How much money should you be spending on food per day as inflation continues to raise food prices? Well, eating out at Five Guys for a meal will run you about $15 per meal and not be super healthy.
A simple meal that I enjoy quite a lot is just cheesy toast. I buy:
and I put 2 oz worth of sliced cheese on a slice of bread, make 3 of them, stick them in the toaster oven, and wait until the cheese melts. Total ingredient cost: $0.21 (bread) + $0.56 (cheese) * 3 = $2.31 for a meal with the following nutrition profile:
| calories | 1050 |
| protein (g) | 54 |
| fat (g) | 57 |
| carb (g) | 81 |
Which is not only substantially healthier, but ~85% cheaper than fast food. 2 meals of that per day plus a multivitamin and some whole milk and you'd easily be eating at about $5-6 per day.
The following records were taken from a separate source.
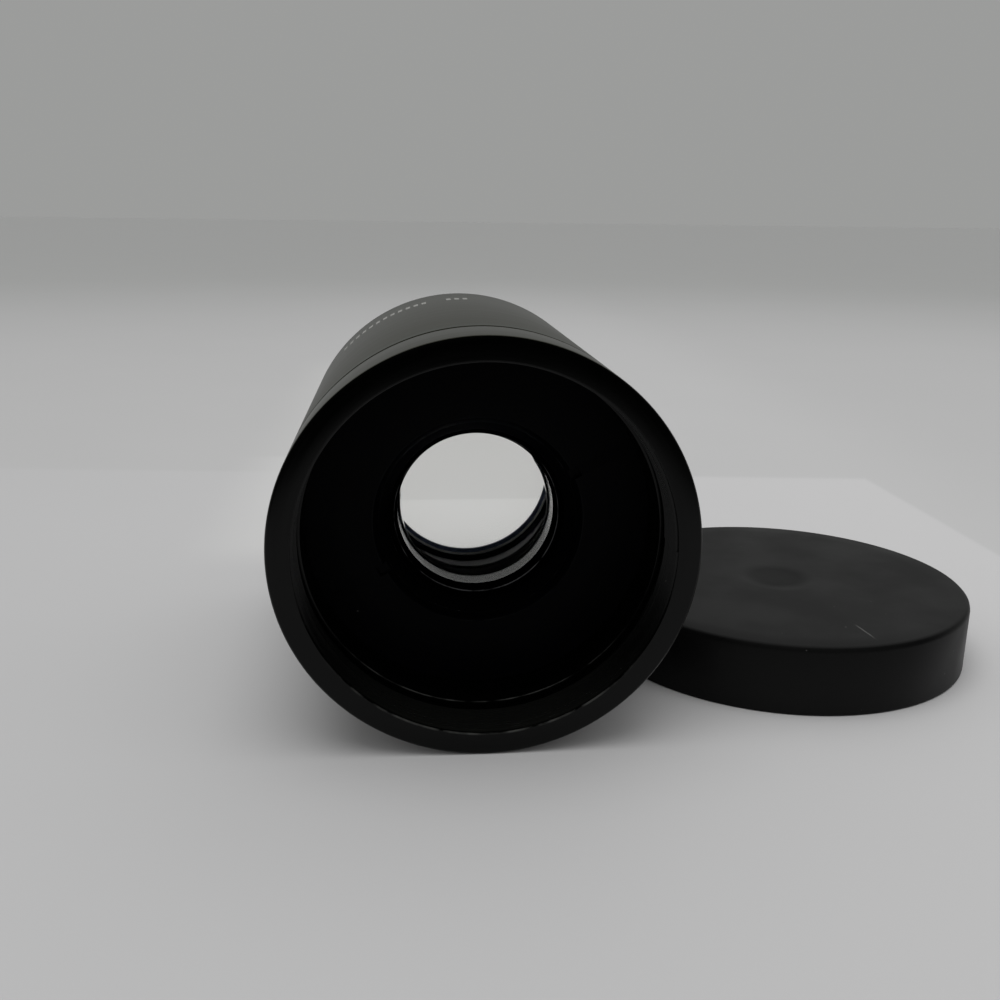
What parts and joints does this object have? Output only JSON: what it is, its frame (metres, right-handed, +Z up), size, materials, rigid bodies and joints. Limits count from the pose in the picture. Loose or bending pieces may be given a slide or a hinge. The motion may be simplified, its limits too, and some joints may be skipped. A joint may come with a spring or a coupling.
{
  "type": "teleconverter",
  "caption": "Tubular afocal teleconverter with glass groups in threaded cells, a camera-side thread, a filter thread and a slip-on dust cap lying beside it.",
  "frame": {"origin": "centre of the camera-side mouth, on the optical axis, in the plane of the rim's face", "axes": "+Y along the optical axis towards the subject side, +Z up, +X towards the side where the dust cap lies; the barrel lies on its flank"},
  "size_m": [0.1611, 0.0992, 0.081],
  "materials": {
    "barrel_anodise": "satin black anodised, fine turned marks round it",
    "ring_anodise": "black anodised, face-turned, semi-gloss",
    "cell_anodise": "black anodised, matte inside",
    "baffle_paint": "dead matte black paint",
    "shim_brass": "plain lapped",
    "screw_steel": "blackened steel",
    "flint_glass": "polished, coated, ground edge",
    "crown_glass": "polished, coated, ground edge",
    "cap_plastic": "fine matte moulded, light scratches",
    "liner_felt": "black felt"
  },
  "bodies": {
    "root": {"mount_ring": "ring_anodise", "main_barrel": "barrel_anodise", "grub_screws": "screw_steel", "cell_shim": "shim_brass", "lens_cell": "cell_anodise", "lens_cell_retainer": "cell_anodise", "negative_element": "crown_glass", "spacer_ring": "cell_anodise", "meniscus_element": "flint_glass", "light_baffle": "baffle_paint", "objective_cell": "cell_anodise", "objective_flint": "flint_glass", "objective_crown": "crown_glass", "objective_retainer": "cell_anodise", "front_ring": "barrel_anodise", "dust_cap": "cap_plastic", "cap_liner": "liner_felt"}
  },
  "joints": []
}
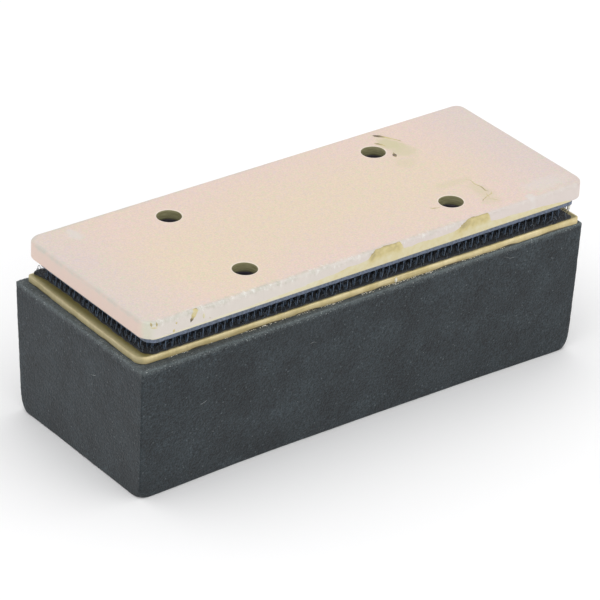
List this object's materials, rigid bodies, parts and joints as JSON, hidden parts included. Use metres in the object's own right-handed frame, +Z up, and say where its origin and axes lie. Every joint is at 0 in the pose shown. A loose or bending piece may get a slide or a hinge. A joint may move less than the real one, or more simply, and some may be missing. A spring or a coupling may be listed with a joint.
{
  "type": "sanding block",
  "caption": "Oblong sanding block: a drilled steel plate on a dense black foam pad, joined by hook and loop tape, for screwing under a sanding tool.",
  "frame": {"origin": "under the middle of the whole block, on the plane of the foam's sanding face", "axes": "+X along the block's long side, +Y across it, +Z up from the sanding face through the screw holes of the plate"},
  "size_m": [0.108, 0.0418, 0.0379],
  "materials": {
    "black_foam": "fine closed cells, cut faces, matt",
    "laminate_board": "cream resin-bonded laminate, satin with sawn edges",
    "loop_nylon": "black looped nylon pile on a knitted base",
    "hook_nylon": "black moulded nylon, glossy edge",
    "contact_adhesive": "dried amber to cream adhesive",
    "zinc_plated_steel": "zinc plated with pale iridescent passivation"
  },
  "bodies": {
    "pad": {"foam_block": "black_foam", "foam_adhesive": "contact_adhesive", "backing_board": "laminate_board", "tape_adhesive": "contact_adhesive", "loop_tape": "loop_nylon", "loop_pile": "loop_nylon"},
    "plate": {"mounting_plate": "zinc_plated_steel", "plate_adhesive": "contact_adhesive", "hook_tape": "hook_nylon", "hook_stems": "hook_nylon"}
  },
  "joints": [
    {"name": "plate_lift", "type": "slide", "parent": "pad", "child": "plate", "axis": [0, 0, 1], "range_m": [0, 0.02]}
  ]
}
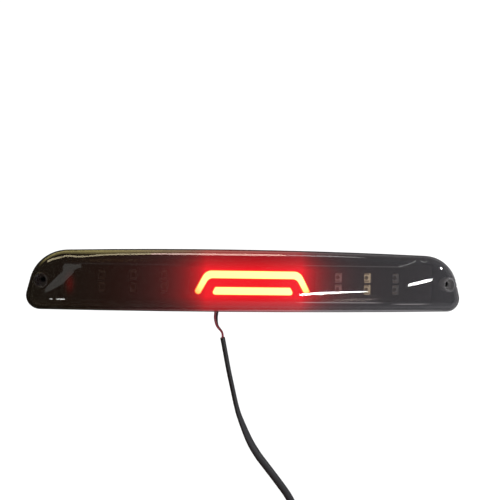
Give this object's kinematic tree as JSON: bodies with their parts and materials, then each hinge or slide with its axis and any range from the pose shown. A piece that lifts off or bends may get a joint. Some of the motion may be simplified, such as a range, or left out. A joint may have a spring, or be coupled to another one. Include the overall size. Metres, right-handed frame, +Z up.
{
  "type": "third brake light",
  "caption": "Wide, shallow high-mounted brake lamp with a smoked lens, two lit red light bars, cargo lamp cells on both sides and a hanging cable with a plug.",
  "frame": {"origin": "midway between the two mounting screw holes, on the gasket's rear face", "axes": "+X along the lamp to the right as seen from behind the vehicle, +Y into the vehicle, +Z up"},
  "size_m": [0.4212, 0.044, 0.3037],
  "materials": {
    "smoked_lens": "glossy, smoke tinted",
    "black_housing": "fine moulded texture",
    "foam_gasket": "matt closed-cell foam",
    "adhesive": "cured bead",
    "dark_bezel": "glossy",
    "lit_red_bar": "glowing light guide",
    "baffle_plastic": "satin",
    "board_laminate": "white solder mask",
    "brake_board_laminate": "green solder mask",
    "red_led": "clear red",
    "led_package": "white package",
    "phosphor": "yellow phosphor",
    "cell_frame": "satin light grey",
    "component_black": "epoxy",
    "component_metal": "satin",
    "screw_steel": "zinc plated",
    "red_insulation": "satin",
    "black_insulation": "satin",
    "sleeve_black": "satin",
    "grommet_rubber": "matt",
    "plug_plastic": "satin",
    "seal_rubber": "matt",
    "terminal_tin": "tin plated"
  },
  "bodies": {
    "lamp": {"outer_lens": "smoked_lens", "lens_seal": "adhesive", "back_housing": "black_housing", "mounting_gasket": "foam_gasket", "inner_bezel": "dark_bezel", "bezel_screws": "screw_steel", "light_bar_baffle": "baffle_plastic", "arch_light_bar": "lit_red_bar", "lower_light_bar": "lit_red_bar", "brake_board": "brake_board_laminate", "brake_leds": "red_led", "driver_regulator": "component_black", "driver_capacitors": "component_metal", "driver_resistors": "component_black", "board_link_headers": "led_package", "board_screws": "screw_steel", "left_cargo_board": "board_laminate", "right_cargo_board": "board_laminate", "left_cargo_leds": "led_package", "right_cargo_leds": "led_package", "left_cargo_phosphor": "phosphor", "right_cargo_phosphor": "phosphor", "left_cargo_cell_frame": "cell_frame", "right_cargo_cell_frame": "cell_frame", "left_link_wires": "black_insulation", "right_link_wires": "black_insulation", "cable_grommet": "grommet_rubber", "vent_cap": "grommet_rubber", "red_lead_inner": "red_insulation", "black_lead_inner": "black_insulation"},
    "wire_tail": {"red_wire_tail": "red_insulation", "black_wire_tail": "black_insulation", "sleeve_collar": "sleeve_black"},
    "sleeve_upper": {"cable_sleeve_upper": "sleeve_black", "red_wire_upper": "red_insulation", "black_wire_upper": "black_insulation"},
    "sleeve_lower": {"cable_sleeve_lower": "sleeve_black", "red_wire_lower": "red_insulation", "black_wire_lower": "black_insulation", "plug_housing": "plug_plastic", "plug_seals": "seal_rubber", "plug_terminals": "terminal_tin"},
    "latch": {"plug_latch": "plug_plastic"}
  },
  "joints": [
    {"name": "tail_fold", "type": "hinge", "parent": "lamp", "child": "wire_tail", "pos_m": [-0.0336, 0.006, -0.0197], "axis": [1, 0, 0], "range_deg": [-15, 60], "stiffness_Nm_per_rad": 0.5},
    {"name": "sleeve_bend_upper", "type": "hinge", "parent": "wire_tail", "child": "sleeve_upper", "pos_m": [-0.0265, 0.006, -0.061], "axis": [0, 1, 0], "range_deg": [-30, 30], "stiffness_Nm_per_rad": 0.6},
    {"name": "sleeve_bend_lower", "type": "hinge", "parent": "sleeve_upper", "child": "sleeve_lower", "pos_m": [-0.0078, 0.006, -0.1383], "axis": [0, 1, 0], "range_deg": [-30, 30], "stiffness_Nm_per_rad": 0.6},
    {"name": "latch_press", "type": "hinge", "parent": "sleeve_lower", "child": "latch", "pos_m": [0.052, -0.0023, -0.258], "axis": [-1, 0, 0], "range_deg": [0, 6], "stiffness_Nm_per_rad": 0.002}
  ]
}
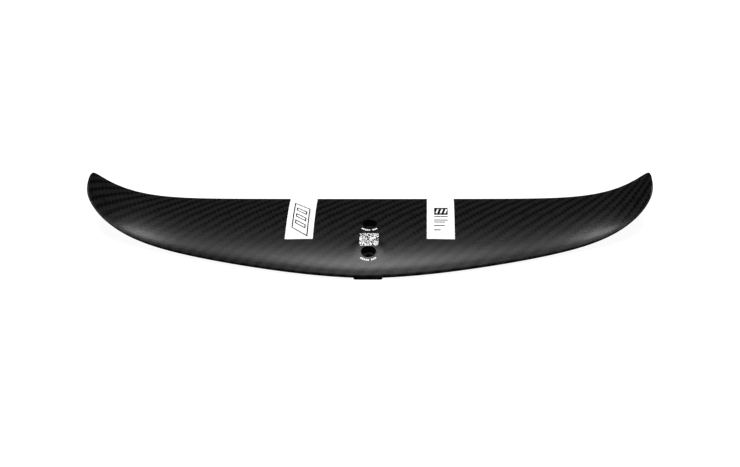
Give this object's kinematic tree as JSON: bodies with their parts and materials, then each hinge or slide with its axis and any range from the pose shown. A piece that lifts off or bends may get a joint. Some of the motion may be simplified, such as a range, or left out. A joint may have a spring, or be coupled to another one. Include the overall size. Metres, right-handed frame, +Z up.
{
  "type": "hydrofoil rear wing",
  "caption": "Crescent-shaped carbon stabiliser wing with upturned tips, a flat mounting pad and recessed screw holes on its centreline.",
  "frame": {"origin": "on the flat bottom face of the mounting pad, midway between the two screw holes", "axes": "+X along the span, +Y from the nose towards the trailing edge, +Z up, out of the top face"},
  "size_m": [0.4, 0.09, 0.0296],
  "materials": {
    "twill_carbon": "satin clear coat over twill weave",
    "solid_carbon": "matte",
    "carbon_tape": "matte, fibres along the span",
    "foam": "fine closed cells",
    "white_print": "satin printed film"
  },
  "bodies": {
    "root": {"upper_skin": "twill_carbon", "lower_skin": "twill_carbon", "mounting_pad": "solid_carbon", "centre_block": "solid_carbon", "left_core": "foam", "right_core": "foam", "upper_spar_cap": "carbon_tape", "lower_spar_cap": "carbon_tape", "leading_edge_filler": "carbon_tape", "trailing_edge_strip": "carbon_tape", "left_tip_block": "solid_carbon", "right_tip_block": "solid_carbon", "left_strip": "white_print", "right_strip": "white_print", "patch": "white_print", "front_hole_arc": "white_print", "rear_hole_arc": "white_print"}
  },
  "joints": []
}
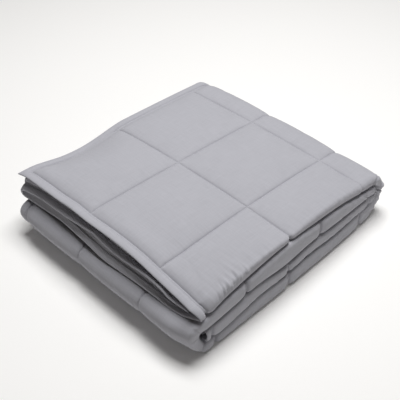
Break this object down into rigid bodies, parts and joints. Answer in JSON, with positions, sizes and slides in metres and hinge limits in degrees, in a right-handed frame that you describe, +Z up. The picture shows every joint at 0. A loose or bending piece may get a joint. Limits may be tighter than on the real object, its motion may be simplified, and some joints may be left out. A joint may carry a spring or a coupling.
{
  "type": "weighted blanket",
  "caption": "Quilted weighted blanket in plain grey cotton, folded into a flat stack, with filling stitched into a grid of cells and a turned hem all round.",
  "frame": {"origin": "centre of the stack's footprint, on the surface that it rests on", "axes": "+X along the folded stack, towards the end where the top level turns over and under; +Y across it, away from the side where the folds of every level show; +Z up"},
  "size_m": [0.4652, 0.408, 0.1182],
  "materials": {
    "blanket": "matte plain-weave cotton, quilted"
  },
  "bodies": {
    "root": {"blanket": "blanket"}
  },
  "joints": []
}
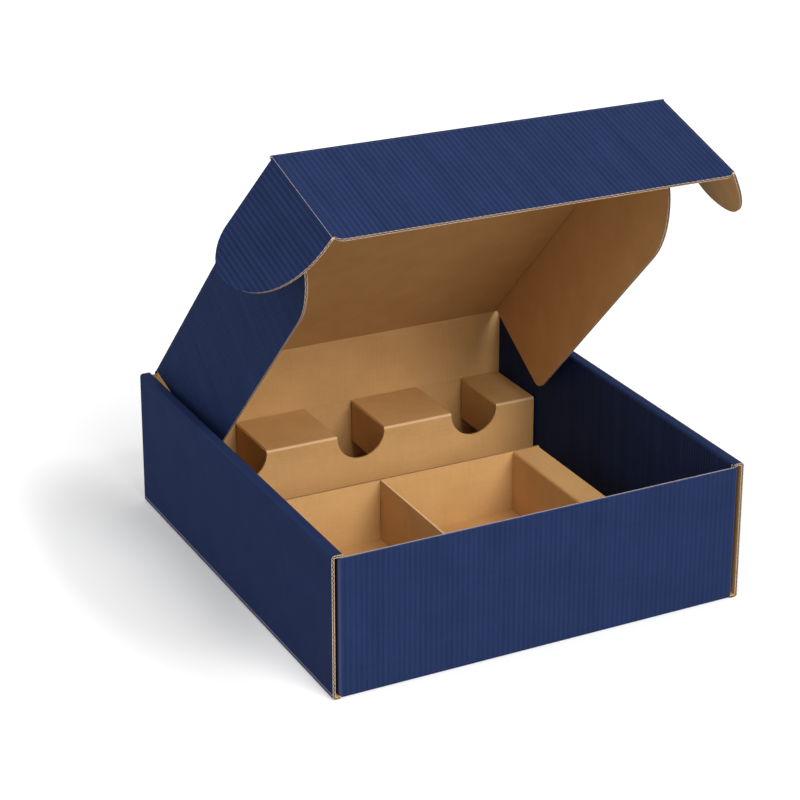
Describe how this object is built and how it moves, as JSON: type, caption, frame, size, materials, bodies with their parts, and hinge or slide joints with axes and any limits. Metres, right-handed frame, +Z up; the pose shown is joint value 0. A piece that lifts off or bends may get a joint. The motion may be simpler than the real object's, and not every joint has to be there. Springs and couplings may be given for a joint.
{
  "type": "bottle shipping box",
  "caption": "Corrugated shipping box for bottles with a hinged tuck lid, side flaps and ears, and a kraft insert with neck slots and cells.",
  "frame": {"origin": "underside of the base, at the middle of its length and width", "axes": "+X to the right along the front wall, +Y from the front wall to the back wall, +Z up"},
  "size_m": [0.3526, 0.316, 0.3184],
  "materials": {
    "printed_board": "matt blue print outside, bare kraft inside",
    "insert_board": "bare kraft"
  },
  "bodies": {
    "tray": {"outer_tray": "printed_board", "neck_rest": "insert_board", "cell_tray": "insert_board", "cell_divider": "insert_board", "side_spacer": "insert_board"},
    "lid": {"lid_panel": "printed_board"},
    "side_flap_left": {"lid_side_flap_left": "printed_board"},
    "side_flap_right": {"lid_side_flap_right": "printed_board"},
    "tuck": {"tuck_flap": "printed_board"},
    "left_ear": {"ear_left": "printed_board"},
    "right_ear": {"ear_right": "printed_board"}
  },
  "joints": [
    {"name": "lid_hinge", "type": "hinge", "parent": "tray", "child": "lid", "pos_m": [0, 0.1571, 0.0971], "axis": [-1, 0, 0], "range_deg": [-22, 134.3]},
    {"name": "tuck_crease", "type": "hinge", "parent": "lid", "child": "tuck", "pos_m": [0, -0.05801, 0.31753], "axis": [1, 0, 0], "range_deg": [-62, 28]},
    {"name": "side_flap_left_crease", "type": "hinge", "parent": "lid", "child": "side_flap_left", "pos_m": [-0.136, 0.1571, 0.0971], "axis": [0, -0.6984, 0.7157], "range_deg": [-4, 11.5]},
    {"name": "side_flap_right_crease", "type": "hinge", "parent": "lid", "child": "side_flap_right", "pos_m": [0.136, 0.1571, 0.0971], "axis": [0, 0.6984, -0.7157], "range_deg": [-7.5, 8]},
    {"name": "ear_left_crease", "type": "hinge", "parent": "tuck", "child": "left_ear", "pos_m": [-0.1384, -0.05801, 0.31753], "axis": [0, -0.9598, -0.2807], "range_deg": [-60, 30]},
    {"name": "ear_right_crease", "type": "hinge", "parent": "tuck", "child": "right_ear", "pos_m": [0.1384, -0.05801, 0.31753], "axis": [0, 0.9598, 0.2807], "range_deg": [-60, 30]}
  ]
}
However, if you're willing to make your own bread, the bread cost goes even lower, by about half, so knock off $0.36 per meal or ~$0.70 per day. And the tastiness goes up as well. If you're even more intense you can make your own cheese from raw milk but that's noticeably more work and I have no idea how much money you save from it, though the tastiness probably increases again as well.
Granted, this is pretty minimalist, but compared to rice and beans I think it's both healthier and tastier. So mix in some more expensive meals, and some cheaper rice+beans meals and you should easily be able to eat for $10 per day or less, even in the modern climate.
I'm not saying this is some sort of revelation, but I've just been eating this a lot recently because of reading "Nutrition and Physical Degeneration" by Price and I have to say I enjoy it.